WHAT IS EXPECTED: Print the listing below from its opening line through the line holding "scene.collection.objects.link(floor)", both ends included.

--- begin SUPPLIED INFORMATION ---

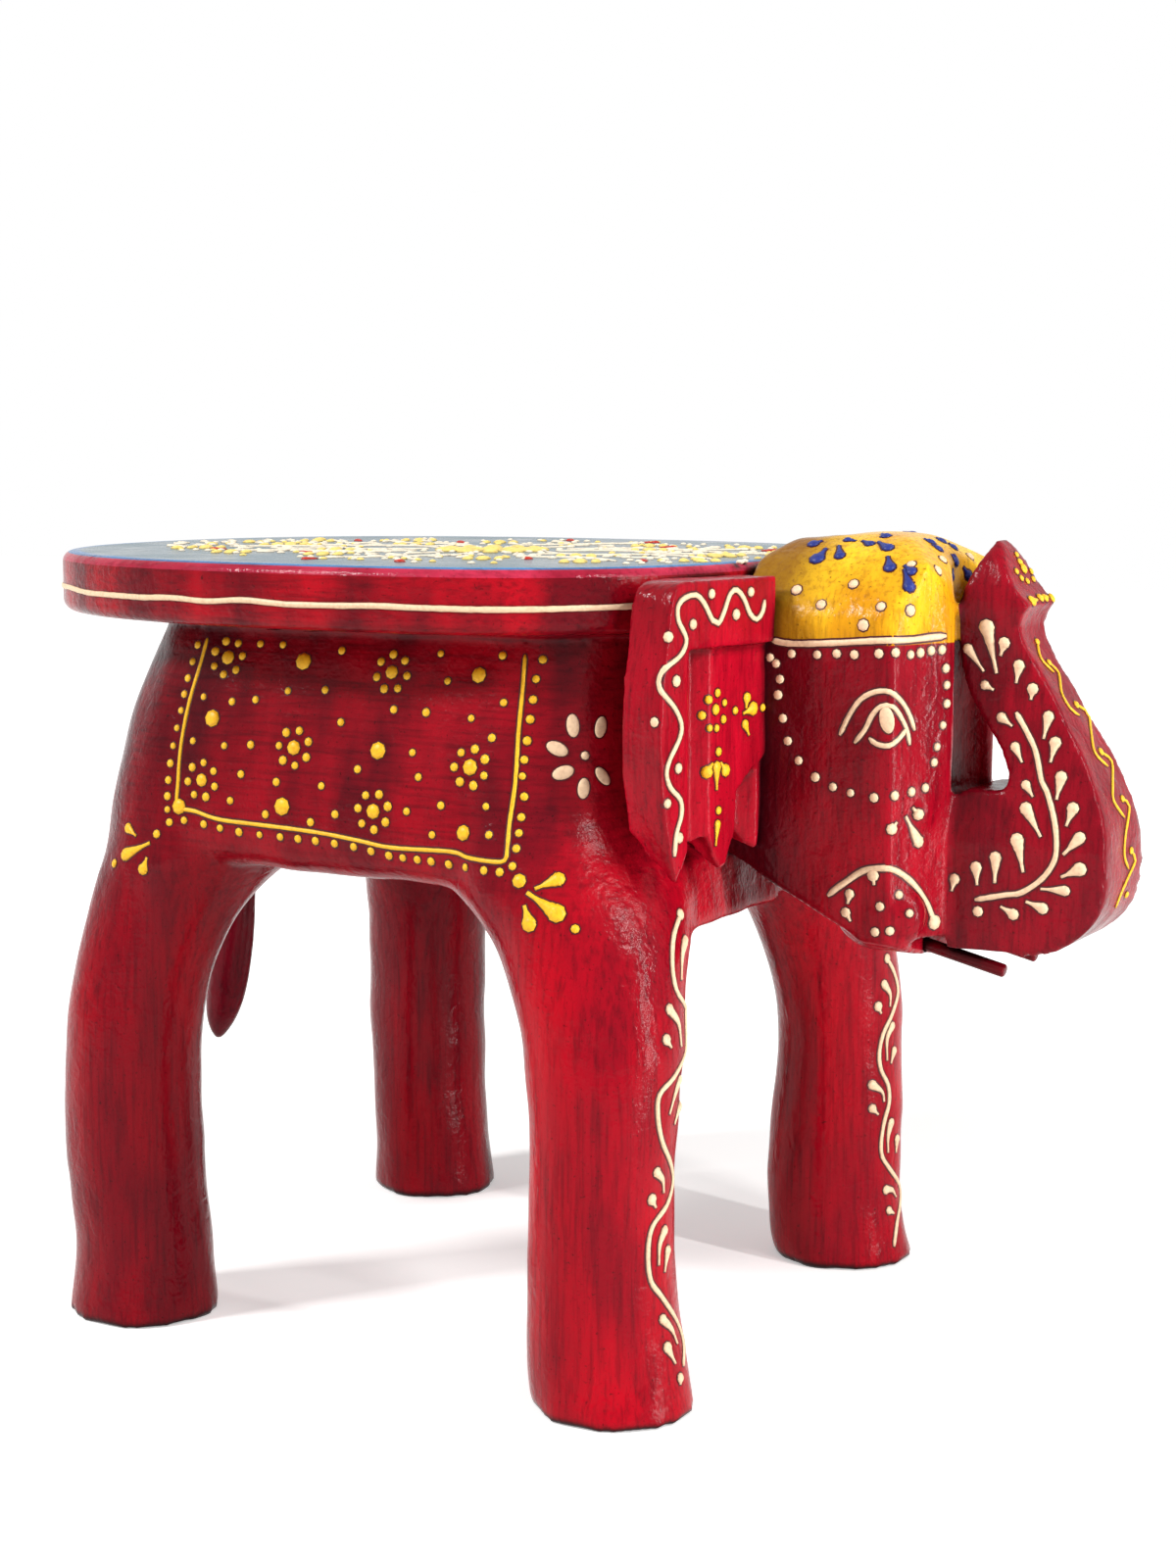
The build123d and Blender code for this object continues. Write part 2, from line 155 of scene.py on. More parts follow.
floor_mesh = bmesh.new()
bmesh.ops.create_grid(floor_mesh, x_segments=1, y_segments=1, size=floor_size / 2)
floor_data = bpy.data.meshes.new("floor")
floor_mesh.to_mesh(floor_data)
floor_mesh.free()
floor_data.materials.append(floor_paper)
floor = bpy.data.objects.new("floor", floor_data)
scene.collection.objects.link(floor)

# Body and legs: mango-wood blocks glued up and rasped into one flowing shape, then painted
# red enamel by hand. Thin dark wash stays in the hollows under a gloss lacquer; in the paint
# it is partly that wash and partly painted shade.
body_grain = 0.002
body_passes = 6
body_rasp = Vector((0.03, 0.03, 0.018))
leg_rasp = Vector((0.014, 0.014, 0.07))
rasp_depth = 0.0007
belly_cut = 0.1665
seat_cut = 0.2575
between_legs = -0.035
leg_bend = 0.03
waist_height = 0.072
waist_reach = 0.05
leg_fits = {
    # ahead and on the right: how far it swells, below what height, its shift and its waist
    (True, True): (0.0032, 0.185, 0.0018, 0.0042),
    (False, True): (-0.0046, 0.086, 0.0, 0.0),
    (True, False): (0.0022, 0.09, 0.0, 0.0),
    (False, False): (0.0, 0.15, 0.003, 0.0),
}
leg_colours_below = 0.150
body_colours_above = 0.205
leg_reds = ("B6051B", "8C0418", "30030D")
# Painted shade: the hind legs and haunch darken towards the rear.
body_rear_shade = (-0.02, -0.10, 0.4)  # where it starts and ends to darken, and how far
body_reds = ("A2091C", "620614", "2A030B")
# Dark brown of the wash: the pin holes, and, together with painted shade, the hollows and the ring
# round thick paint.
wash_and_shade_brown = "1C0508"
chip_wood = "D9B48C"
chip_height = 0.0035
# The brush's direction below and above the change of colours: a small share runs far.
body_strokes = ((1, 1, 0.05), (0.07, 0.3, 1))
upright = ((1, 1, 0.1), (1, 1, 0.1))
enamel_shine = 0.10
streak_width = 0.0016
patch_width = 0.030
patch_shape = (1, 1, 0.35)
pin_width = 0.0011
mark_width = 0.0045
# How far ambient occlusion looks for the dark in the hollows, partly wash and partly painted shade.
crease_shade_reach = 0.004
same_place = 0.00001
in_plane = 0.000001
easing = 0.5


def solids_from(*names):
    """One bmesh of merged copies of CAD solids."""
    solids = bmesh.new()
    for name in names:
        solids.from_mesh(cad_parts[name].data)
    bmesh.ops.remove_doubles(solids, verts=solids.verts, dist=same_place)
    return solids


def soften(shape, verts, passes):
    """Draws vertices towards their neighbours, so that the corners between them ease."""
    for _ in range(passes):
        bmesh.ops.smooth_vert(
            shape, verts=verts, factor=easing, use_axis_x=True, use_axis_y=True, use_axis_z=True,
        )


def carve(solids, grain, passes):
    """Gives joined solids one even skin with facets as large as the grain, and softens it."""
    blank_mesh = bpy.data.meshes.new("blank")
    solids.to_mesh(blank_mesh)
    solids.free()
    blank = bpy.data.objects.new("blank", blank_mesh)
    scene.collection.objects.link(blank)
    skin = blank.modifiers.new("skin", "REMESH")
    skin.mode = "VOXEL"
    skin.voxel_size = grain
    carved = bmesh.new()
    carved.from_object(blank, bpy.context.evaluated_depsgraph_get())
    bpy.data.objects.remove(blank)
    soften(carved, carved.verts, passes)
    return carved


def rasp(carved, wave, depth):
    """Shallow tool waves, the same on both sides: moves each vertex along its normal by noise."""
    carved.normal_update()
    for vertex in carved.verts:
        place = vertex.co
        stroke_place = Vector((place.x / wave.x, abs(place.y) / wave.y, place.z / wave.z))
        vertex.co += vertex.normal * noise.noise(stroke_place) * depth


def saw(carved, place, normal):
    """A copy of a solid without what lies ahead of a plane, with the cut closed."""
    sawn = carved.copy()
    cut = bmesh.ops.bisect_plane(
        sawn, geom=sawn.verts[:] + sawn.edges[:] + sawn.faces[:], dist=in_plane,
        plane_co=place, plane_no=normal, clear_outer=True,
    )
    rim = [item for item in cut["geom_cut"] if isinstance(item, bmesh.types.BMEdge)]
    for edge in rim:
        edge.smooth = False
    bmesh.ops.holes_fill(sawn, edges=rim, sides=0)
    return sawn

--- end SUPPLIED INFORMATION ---

ANSWER TO THE TASK:
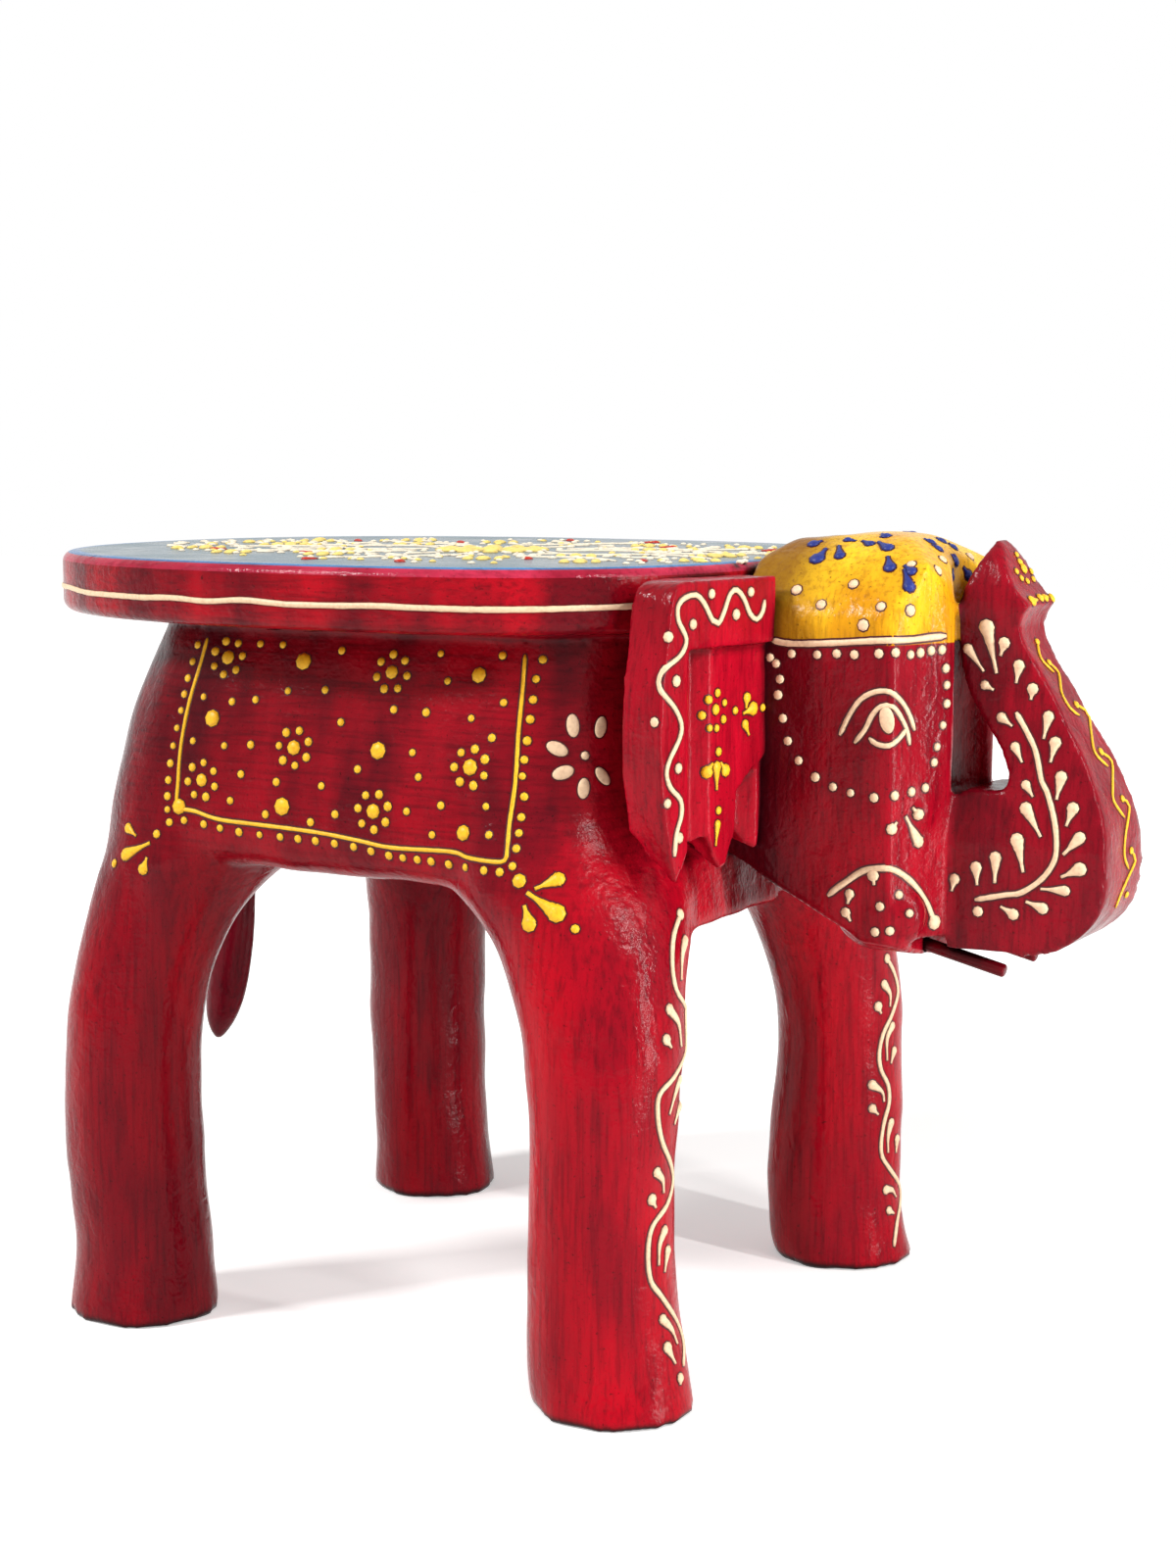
The build123d and Blender code for this object continues. Write part 2, from line 155 of scene.py on. More parts follow.
floor_mesh = bmesh.new()
bmesh.ops.create_grid(floor_mesh, x_segments=1, y_segments=1, size=floor_size / 2)
floor_data = bpy.data.meshes.new("floor")
floor_mesh.to_mesh(floor_data)
floor_mesh.free()
floor_data.materials.append(floor_paper)
floor = bpy.data.objects.new("floor", floor_data)
scene.collection.objects.link(floor)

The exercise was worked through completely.